## Instruction
For the listing that follows, give again exactly the lines from the one with "addCoils();" to the one with "obj.matrix_parent_inverse = Matrix.Identity(4)", including both.

## Information shown
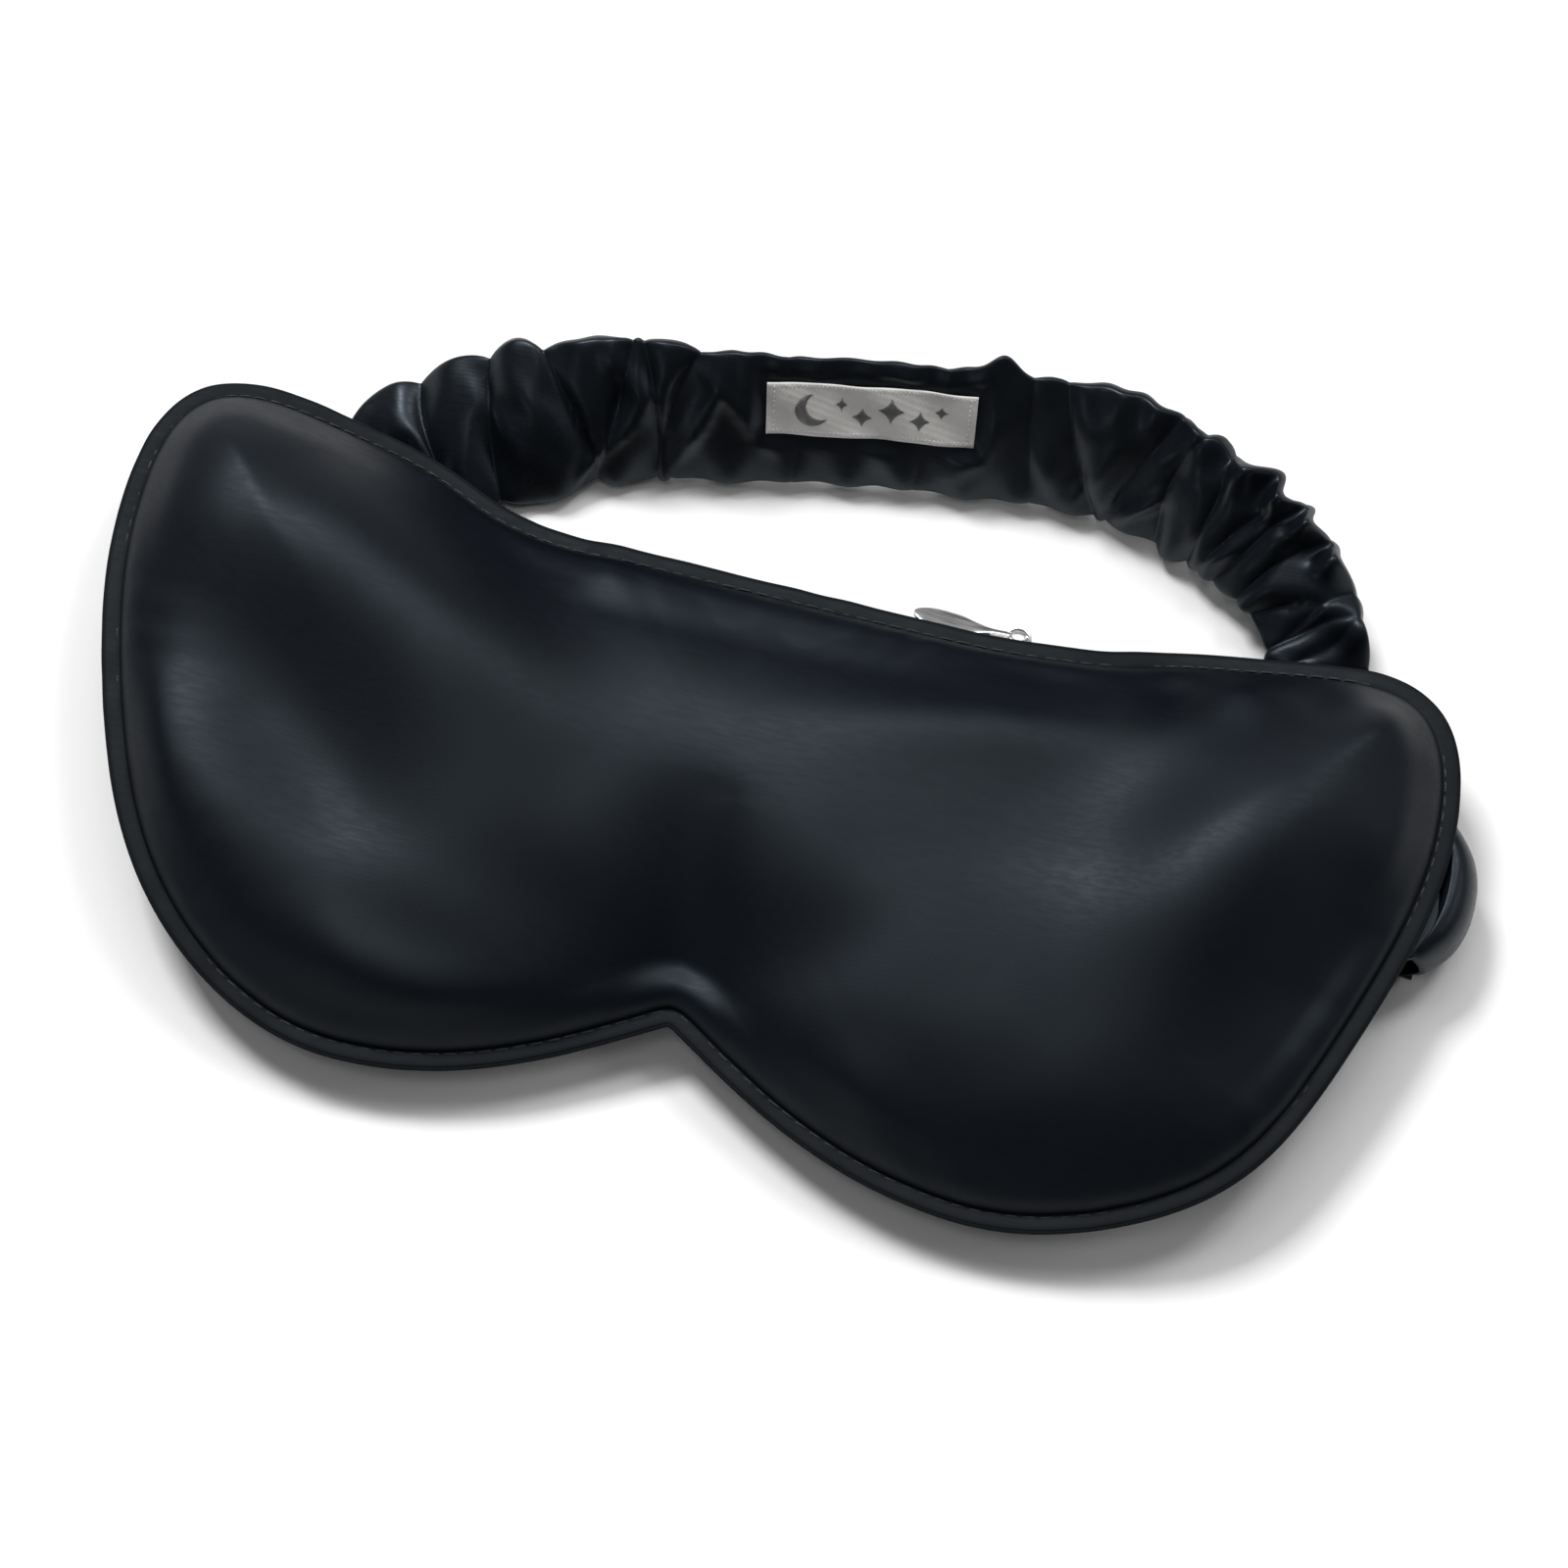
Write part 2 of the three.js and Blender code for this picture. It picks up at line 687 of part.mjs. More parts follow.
addCover();
addInsert();
addBinding();
addTapes();
addCoils();
addStops();
addSlider();
addPull();
addStrap();
addStrapTabs();
addLabel();

export default part;
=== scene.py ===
"""Looks of the satin sleep mask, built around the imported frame. Lengths named _mm are millimetres."""
import json
import math

import bpy
import numpy as np
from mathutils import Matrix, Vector, geometry


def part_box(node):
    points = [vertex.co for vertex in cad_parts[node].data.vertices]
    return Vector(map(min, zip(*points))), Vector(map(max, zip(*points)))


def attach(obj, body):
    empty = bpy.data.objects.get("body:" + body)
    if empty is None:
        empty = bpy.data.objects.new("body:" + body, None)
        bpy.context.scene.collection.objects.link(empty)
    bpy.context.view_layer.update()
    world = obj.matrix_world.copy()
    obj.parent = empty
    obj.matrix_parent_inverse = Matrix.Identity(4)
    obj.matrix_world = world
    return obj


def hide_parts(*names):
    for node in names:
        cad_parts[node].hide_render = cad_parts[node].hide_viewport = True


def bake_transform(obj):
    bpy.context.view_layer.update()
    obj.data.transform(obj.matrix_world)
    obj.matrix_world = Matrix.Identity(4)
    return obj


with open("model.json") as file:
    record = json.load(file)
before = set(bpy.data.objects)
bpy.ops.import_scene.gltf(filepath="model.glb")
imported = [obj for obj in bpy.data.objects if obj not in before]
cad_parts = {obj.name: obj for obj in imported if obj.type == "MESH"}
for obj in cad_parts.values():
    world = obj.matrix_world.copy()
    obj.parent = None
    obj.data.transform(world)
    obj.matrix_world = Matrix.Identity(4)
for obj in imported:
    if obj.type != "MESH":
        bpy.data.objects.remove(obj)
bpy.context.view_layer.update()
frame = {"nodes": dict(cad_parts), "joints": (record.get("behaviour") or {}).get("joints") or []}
MM = 0.001
rng = np.random.default_rng(7)

# ---------------------------------------------------------------- sizes, as the frame has them

half_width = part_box("edge_binding")[1].x / MM
panel_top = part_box("front_panel")[1].z / MM
brow_y, shoulder_y, shoulder_x = 37.8, 48.5, 86.0
end_y, lobe_x, lobe_y, notch_y, brow_flat = 22.0, 46.0, -50.0, -32.8, 44.0
seam_height, end_lift, lift_start = 8.0, 6.0, 50.0
front_crown, back_crown, lip_rise = panel_top - seam_height - 0.75, 7.3, 0.35
seam_inset = 2.7
front_slope, back_slope = 36.0, 21.0
zip_left, zip_right = -26.0, 42.0
lip_gap, coil_gap, slider_x, slider_travel = 2.75, 1.6, 35.0, 54.0
tilt = math.radians(15)
strap_width, strap_thickness, ground = 24.0, 3.0, 0.3
sewn_x = half_width + 0.6
strap_end_y, strap_reach, strap_lean, fold_reach = 15.0, 55.8, 36.0, 3.4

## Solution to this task
addCoils();
addStops();
addSlider();
addPull();
addStrap();
addStrapTabs();
addLabel();

export default part;
=== scene.py ===
"""Looks of the satin sleep mask, built around the imported frame. Lengths named _mm are millimetres."""
import json
import math

import bpy
import numpy as np
from mathutils import Matrix, Vector, geometry


def part_box(node):
    points = [vertex.co for vertex in cad_parts[node].data.vertices]
    return Vector(map(min, zip(*points))), Vector(map(max, zip(*points)))


def attach(obj, body):
    empty = bpy.data.objects.get("body:" + body)
    if empty is None:
        empty = bpy.data.objects.new("body:" + body, None)
        bpy.context.scene.collection.objects.link(empty)
    bpy.context.view_layer.update()
    world = obj.matrix_world.copy()
    obj.parent = empty
    obj.matrix_parent_inverse = Matrix.Identity(4)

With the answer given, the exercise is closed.